Tuesday 28 January 2020

The Vikings march on Canterbury, 851


Canterbury was an important town in pre-Roman times and became a local capital under Roman rule. It was the first city to pass to the Saxons, who were to become the English, and the only one to do so by treaty rather than conquest. Its later importance was due to the fact that it was here that St Augustine established his mission to convert the pagan English in 598.

In the year 602 St Augustine converted an existing church into a cathedral, making it the mother church of the English christians. This original building was enlarged in the 750s but was still substantially standing in 851 when war came to the city. A short distance to the east, outside the city, St Augustine founded an abbey. In its early years the abbey rivalled the cathedral in importance. While the cathedral ministered to the spiritual needs of the lay community, the abbey held the theological library and acted as a centre for learning and erudition. Quite what form these buildings took in 851 we don’t know, but it most likely had a small stone church acting as the focus for a variety of wooden monastic buildings.

Also standing in 851 were the Roman walls that surrounded the city. These were built mostly of stone, but with brick coursing at intervals to help bind the stonework together. They stood around 20 feet tall and had bastions at intervals on which the Romans had mounted ballistae and other heavy machines able to throw stones or bolts considerable distances. Such sophisticated mechanical weapons had fallen out of use during the dark ages, and now the walls would be manned by local men armed with spears, backed up by a small professional core of soldiers with mail shirts, metal helmets and sidearms such as swords or knives as well as spears. English military equipment and tactics had not changed much since the battles at Lydd and Otford a generation or two earlier.

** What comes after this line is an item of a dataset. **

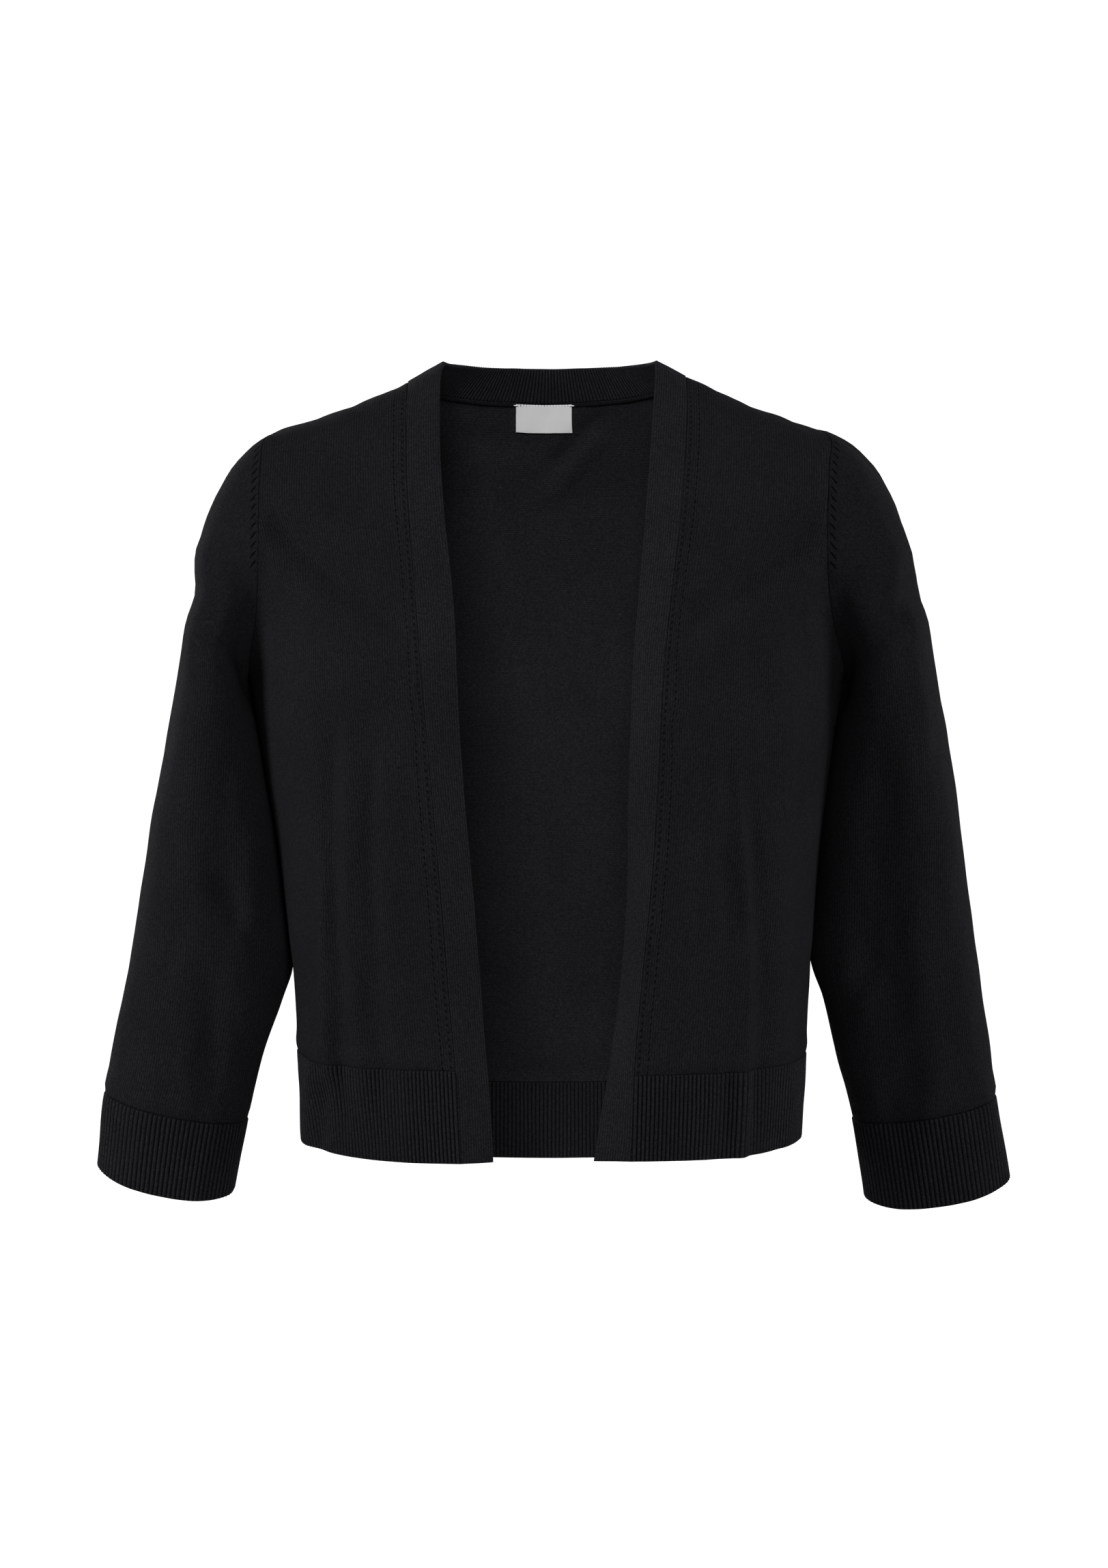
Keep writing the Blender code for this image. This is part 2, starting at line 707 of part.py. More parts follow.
def wall_faces(rows, outer_cols, inner_cols, steps, wrap):
    """Faces of a closed wall between an outer and an inner grid."""
    base = rows * outer_cols
    reach = inner_cols if wrap else inner_cols - 1

    def outer(i, j):
        return i * outer_cols + j % outer_cols

    def inner(i, j):
        return base + i * inner_cols + j % inner_cols

    faces = []
    for i in range(rows - 1):
        for j in range(outer_cols if wrap else outer_cols - 1):
            faces.append((outer(i, j), outer(i, j + 1), outer(i + 1, j + 1), outer(i + 1, j)))
        for j in range(reach):
            faces.append((inner(i, j), inner(i + 1, j), inner(i + 1, j + 1), inner(i, j + 1)))
    for i, forward in ((0, True), (rows - 1, False)):
        place = 0
        for j in range(reach):
            count = steps[j]
            middle = (count + 1) // 2
            loops = []
            if count == 1:
                loops.append((outer(i, place), outer(i, place + 1), inner(i, j + 1), inner(i, j)))
            else:
                for step in range(count):
                    near = inner(i, j) if step < middle else inner(i, j + 1)
                    loops.append((outer(i, place + step), outer(i, place + step + 1), near))
                loops.append((outer(i, place + middle), inner(i, j + 1), inner(i, j)))
            faces.extend(loop[::-1] if forward else loop for loop in loops)
            place += count
    if not wrap:
        for j_out, j_in, forward in ((0, 0, True), (outer_cols - 1, inner_cols - 1, False)):
            for i in range(rows - 1):
                loop = (outer(i, j_out), outer(i + 1, j_out), inner(i + 1, j_in), inner(i, j_in))
                faces.append(loop[::-1] if forward else loop)
    return faces


def add_object(name, points, faces, material, collection):
    """Make a mesh object from points in millimetres."""
    mesh = bpy.data.meshes.new(name)
    mesh.from_pydata([tuple(point * MM) for point in points], [], faces)
    mesh.update()
    shape = bmesh.new()
    shape.from_mesh(mesh)
    bmesh.ops.recalc_face_normals(shape, faces=shape.faces)
    shape.to_mesh(mesh)
    shape.free()
    mesh.materials.append(material)
    thing = bpy.data.objects.new(name, mesh)
    collection.objects.link(thing)
    return thing


def add_wall(name, grid, shared, thickness, seams, material, collection, wrap=False):
    """Plain wall of one cloth piece."""
    normal, stretch = shared.normals(grid)
    outer = inset(grid, normal, seams, wrap)
    inner = outer - normal * (stretch * thickness)[..., None]
    rows, cols = grid.shape[:2]
    steps = [1] * cols
    faces = wall_faces(rows, cols, cols, steps, wrap)
    points = np.concatenate([outer.reshape(-1, 3), inner.reshape(-1, 3)])
    return add_object(name, points, faces, material, collection)


def add_rib_wall(name, grid, shared, ribs, seams, material, collection, wrap=False, both=False):
    """Ribbed wall: ribs raised in its outer points over a plain inside."""
    normal, stretch = shared.normals(grid)
    outer = inset(grid, normal, seams, wrap)
    inner = outer - normal * (stretch * RIB_WALL)[..., None]
    fine, steps = finer_columns(outer, ribs, wrap)
    fine_normal = unit(finer_columns(normal, ribs, wrap)[0])
    crest = (np.arange(fine.shape[1]) % 2)[None, :, None]
    fine = fine + fine_normal * RIB_RISE * crest
    rows = grid.shape[0]
    if both:
        inner = finer_columns(inner, ribs, wrap)[0] - fine_normal * RIB_RISE * (1 - crest)
        steps = [1] * sum(steps)
    faces = wall_faces(rows, fine.shape[1], inner.shape[1], steps, wrap)
    points = np.concatenate([fine.reshape(-1, 3), inner.reshape(-1, 3)])
    return add_object(name, points, faces, material, collection)


def label_grid():
    """Face of the label that lies along the inside of the back panel, with its normals."""
    rows = np.linspace(LABEL_LOW_ROW, LABEL_TOP_ROW, LABEL_ROWS + 1)
    across = np.linspace(LABEL_LEFT, LABEL_RIGHT, LABEL_COLUMNS + 1)
    grid = []
    for row in rows:
        line = back_middle_row(row)
        order = np.argsort(line[:, 0])
        places = [np.interp(across, line[order, 0], line[order, k]) for k in range(3)]
        grid.append(np.stack(places, axis=1))
    grid = np.array(grid)
    normal = grid_normals(grid, -1.0)
    return grid - normal * (PANEL_WALL + LABEL_CLEARANCE), normal


def cloth_material(name, colour, roughness):
    """Plain cloth material."""
    material = bpy.data.materials.new(name)
    material.use_nodes = True
    shader = material.node_tree.nodes["Principled BSDF"]
    shader.inputs["Base Color"].default_value = colour
    shader.inputs["Roughness"].default_value = roughness
    shader.inputs["Metallic"].default_value = 0.0
    material.diffuse_color = colour
    return material


def clear_scene():
    """Remove whatever the scene starts with."""
    for thing in list(bpy.data.objects):
        bpy.data.objects.remove(thing)


def main():
    """Build every piece of the cardigan."""
    clear_scene()
    scene = bpy.context.scene
    scene.unit_settings.system = "METRIC"
    scene.unit_settings.scale_length = 1.0
    collection = bpy.data.collections.new(OBJECT_NAME)
    scene.collection.children.link(collection)

    rows = body_rows()
    rib = rows.index(float(RIB_ROW))
    fronts = {side: front_grid(side) for side in SIDES}
    back = back_grid()
    bands = {side: band_grid(side) for side in SIDES}
    sleeves = {side: sleeve_grid(side) for side in SIDES}
    neckline = back[-1, FRONT_COLUMNS : FRONT_COLUMNS + NECK_COLUMNS + 1]
    neck = neck_grid(neckline)

    shared = Surface()
    for side, sign in SIDES.items():
        shared.add(fronts[side], -sign, False)
        shared.add(bands[side], -sign, False)
        shared.add(sleeves[side], -sign, True)
    shared.add(back, -1.0, False)
    shared.add(neck, -1.0, False)

    knit = cloth_material("black_fine_knit", KNIT_BLACK, CLOTH_ROUGHNESS)
    ribbing = cloth_material("black_rib_knit", RIB_BLACK, CLOTH_ROUGHNESS)
    band_knit = cloth_material("black_band_knit", BAND_BLACK, CLOTH_ROUGHNESS)
    satin = cloth_material("white_label_satin", LABEL_WHITE, SATIN_ROUGHNESS)

    cuff = CAP_RINGS + SLEEVE_PATH.index(float(SLEEVE_RIB_ROW))
    for side in SIDES:
        front = fronts[side]
        seams = ("start", "end", "low", "top")
        add_wall("front_" + side, front[rib:], shared, PANEL_WALL, seams, knit, collection)
        add_rib_wall(
            "hem_rib_" + side,
            front[: rib + 1],
            shared,
            FRONT_RIBS,
            ("start", "end", "top"),
            ribbing,
            collection,
        )
        add_wall(
            "band_" + side,
            bands[side],
            shared,
            BAND_WALL,
            ("start", "top"),
            band_knit,
            collection,
        )
        sleeve = sleeves[side]
        add_wall(
            "sleeve_" + side,
            sleeve[: cuff + 1],
            shared,
            PANEL_WALL,
            ("low", "top"),
            knit,
            collection,
            wrap=True,
        )
        add_rib_wall(
            "cuff_" + side,
            sleeve[cuff:],
            shared,
            CUFF_RIBS,
            ("low",),
            ribbing,
            collection,
            wrap=True,
        )

    add_wall("back", back[rib:], shared, PANEL_WALL, ("start", "end", "low", "top"), knit, collection)
    sides = [BACK_SIDE_RIBS] * FRONT_COLUMNS
    back_ribs = sides + [BACK_MIDDLE_RIBS] * NECK_COLUMNS + sides
    seams = ("start", "end", "top")
    add_rib_wall("hem_rib_back", back[: rib + 1], shared, back_ribs, seams, ribbing, collection)
    seams = ("start", "end", "low")
    add_rib_wall("neck_rib", neck, shared, NECK_RIBS, seams, ribbing, collection, both=True)

    seat, seat_normal = label_grid()
    rows, cols = seat.shape[:2]
    faces = wall_faces(rows, cols, cols, [1] * cols, False)
    under = seat - seat_normal * LABEL_WALL
    points = np.concatenate([seat.reshape(-1, 3), under.reshape(-1, 3)])
    add_object("label", points, faces, satin, collection)


main()
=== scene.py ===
"""Knitted surfaces, ribs, seams, label, light and camera for the cropped cardigan.

The cut repeats the part's tables, in millimetres, on finer rows and columns.
"""

import math

import bmesh
import bpy
import numpy as np
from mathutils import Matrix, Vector


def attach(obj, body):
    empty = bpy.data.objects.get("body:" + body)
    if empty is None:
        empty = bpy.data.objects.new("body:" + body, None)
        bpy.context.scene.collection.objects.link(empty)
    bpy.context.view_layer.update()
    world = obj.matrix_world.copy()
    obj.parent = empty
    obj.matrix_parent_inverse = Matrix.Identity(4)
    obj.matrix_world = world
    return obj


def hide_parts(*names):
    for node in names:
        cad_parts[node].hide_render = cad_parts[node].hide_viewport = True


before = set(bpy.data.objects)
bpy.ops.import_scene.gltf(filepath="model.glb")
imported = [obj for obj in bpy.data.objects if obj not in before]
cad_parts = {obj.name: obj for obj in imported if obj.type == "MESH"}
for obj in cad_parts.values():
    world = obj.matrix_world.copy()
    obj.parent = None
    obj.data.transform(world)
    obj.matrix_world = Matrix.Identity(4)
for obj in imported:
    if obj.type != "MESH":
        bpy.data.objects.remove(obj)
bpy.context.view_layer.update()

MM = 0.001
TURN = 2 * math.pi
SIDES = {"left": -1.0, "right": 1.0}


def columns(names, *rows):
    """Turn rows of numbers under a line of names into arrays by name."""
    return {name: np.array(values) for name, values in zip(names.split(), zip(*rows))}


# ---- cut ----
PANEL_WALL = 1.5
RIB_WALL = 1.6
BAND_WALL = 2.2
BAND_BOW = 0.12
LABEL_WALL = 0.7
LABEL_CLEARANCE = 0.5
# Lines close to a wall's border, in shares of a grid step
EDGE_SHARES = (0.0, 0.12, 0.3, 0.55)

# Grid counts of the part, and the fine steps in one step of them
FRONT_COLUMNS = 12
NECK_COLUMNS = 14
ARMHOLE_STEPS = 14
CAP_RINGS = 7
ARC_SAMPLES = 240
RING_SAMPLES = 900
FINE = 5
FINE_LOWER = 12
FINE_CAP = 4
FINE_SLEEVE = 8
BAND_FINE_COLUMNS = 10
NECK_FINE_ROWS = 8

# Reach of the row curves' handles, in shares of the span
SEAM_REACH = 0.40
FRONT_EDGE_REACH = 0.50
NECK_REACH = 0.42
MIDDLE_REACH = 0.46
MIDDLE_DROP = 0.6
SIDE_RISE = 0.15
CAP_REACH = 0.31
# Rows that are evened out round the underarm level
EASE_FIRST_ROW = 7.0
EASE_ROWS_FROM_TOP = 7
EASE_PASSES = 4

# Ribs in one column of the part's grid, points in one rib, and its section
RIBS = {"front": 5, "back_side": 4, "back_middle": 5, "neck": 7, "cuff": 3}
RIB_POINTS = 6
RIB_RISE = 0.8
RIB_ROUND = 0.75
RIB_BACK = 0.35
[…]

The men of Canterbury were going to need all the weapons they could muster, for marching against the city was a powerful force of Vikings, the largest yet known. The Viking raids had begun in 793 when the isolated island monastery of Lindisfarne in Northumberland was looted and destroyed, the monks being slain. As the years passed the Vikings came more and more often, and in greater numbers. In 840 a force of 37 ships, each carrying around 50 men, attacked Southampton. Three years later 2,000 Vikings attacked Carhampton, but were driven off.

In 850 a vast army of some 15,000 Vikings was seen cruising up the Channel. They pillaged much of Devon, then climbed back in their ships and headed east, coasting off Kent until they reached Thanet, then still an island. There they landed, built a fortified base and settled down for the winter. The Vikings were clearly intending to pillage their way through England the following spring, and as the nearest city to Thanet Canterbury would be a prime target.

The Vikings came from the same military culture as the English, favouring the combination of shield and spear used in the shield wall tactic. They did, however, introduce some innovations that did much to account for their success in battle. The first was the judicious use of their ships to flee from an unfavourable situation. At this period Viking armies tended to stay close to the beach or river where their ships were drawn up. If they found themselves facing a larger force, they would simply run off to get aboard their ships and go to search for easier victims.

Once battle was joined, the Vikings put into practice a variation on the shield wall. Instead of forming up in a straight line, the wall was pushed forward at one or more places to from a “hog’s snout”, or wedge shape. The best equipped and most experienced men were put into the “hog’s snout”, which penetrated and broke up the enemy shield wall as the two armies met.

One new weapon the Vikings brought with them was the ferocious Danish axe. This monstrous weapon was carried on a haft over five feet long and had a curved blade around 11 inches wide. In the hands of a skilled veteran, this axe could slice a man in half with ease. One record exists of such an axe cutting down through a man’s helmet and skull to penetrate to the heart. It was a savage weapon and greatly feared, though the fact that it had to be used two-handed meant that the wielder could not carry a shield into battle.

Since the Battle of Lydd, Kent had been part of Mercia so it fell to King Brihtwulf of Mercia to defend the city and surrounding country. The problem was that the Vikings might clamber into their ships to attack almost anywhere along the eastern coast of England. Rather than mass his men in Kent, Brihtwulf seems to have ordered his army to muster at London as the spring weather heralded the coming of the campaigning season. He would then have waited to see where the Vikings went before marching to meet them.

As things fell out, the Viking army took the obvious course and marched on Canterbury. The local men manned the walls, and sent hurried messages off to London to summon the royal army to their aid.